Painting Course

First year

The first year consists of basic practice (elective classes) in and a fresh look at the act of pictorial representation. In depicting still-life objects and the human form as we see them, drawing lines using the natural rhythm of the body, students will discover the enjoyment of depicting and making things.

Second year

Students select courses from the curriculum set by the teaching staff. The second year is an extension of the above curriculum, however with art history as the frame of reference throughout, students endeavor to consider their own creative work within the context of art history.

Third year

From the third year, studies in the Department split broadly into two courses - Painting A and Painting B - and students enter a phase of preparation for more specialized forms of expression. While in the first and second years the painting courses consist primarily of instruction by the teaching staff, from the third year the program is designed to help each student grow and attain creative independence in his or her own way.

Painting - A Course

Up to their second year, students are assigned issues and motifs in art history and painting as stimuli for their work; however, in the A course from the third year onward, they begin to develop a more individual subjectivity. Students search for motifs, assemble their own images, and learn ways to express themselves via a process of trial and error. In this course, they delve deeply into their own identities, explore the nature of painting in different modes of expression, not only representational, and build the foundations for expressing themselves as individuals.

Painting - B Course

Painting has undergone numerous metamorphoses as the world has changed, emerging in many different forms over time. In the B course, students explore this process, focusing on why people have transformed painting in so many ways?in other words on the drive to create new art forms?and start by immersing themselves in this dynamism. Students take a position that objectifies history and confronts it in order to create new kinds of value. They may be swayed by their existing values, find themselves unable to touch the canvas, or need to divorce themselves from painting in order to express painting. The aim is to open up new creative horizons by engaging in a repeated process of trial and error, and building on each act of expression.

Fourth year

Working on graduation projects encourages close communication between tutors and students, and among students in the classroom situation. This communication combines with friendly rivalry among students to add major impetus to project activity.

Graphic Arts Course

First year

As well as touching on printmaking, students acquire the basics of painting by depicting still-life objects and the human form on media such as paper and canvas.
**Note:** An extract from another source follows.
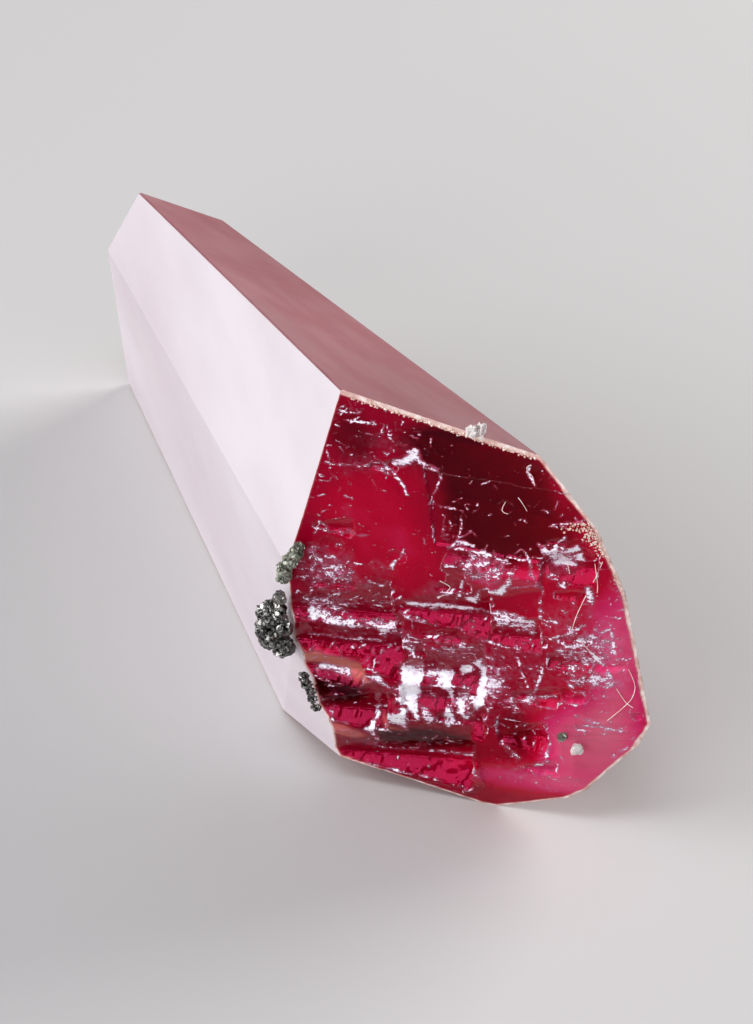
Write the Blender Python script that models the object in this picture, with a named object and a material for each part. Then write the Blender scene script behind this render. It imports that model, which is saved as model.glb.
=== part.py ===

Woodblock and copperplate are required subjects.

Second year

While focusing on the basics of the formative arts in a continuation of the first year, students begin to develop their own ideas about printmaking to facilitate their progression to print expression. Lithography and silkscreen are required subjects.

Third year

The fascination of printmaking lies in encountering possibilities for new kinds of expression and discovering one's own distinctive style through experience acquired in the process of printmaking, such as making plates and handmade paper. Following experience of printmaking in their first and second years, from the third year, classes concentrate on print production involving more specialized techniques. The curriculum allows students to select and major in one form of printmaking after trying their hand at four types: lithograph, woodblock, copperplate and silkscreen.

Fourth year

Ahead of the graduation projects, work by students studying together is collected into a single volume of prints. In their work for graduation, each student establishes a style of expression that presents their philosophy on prints and print production.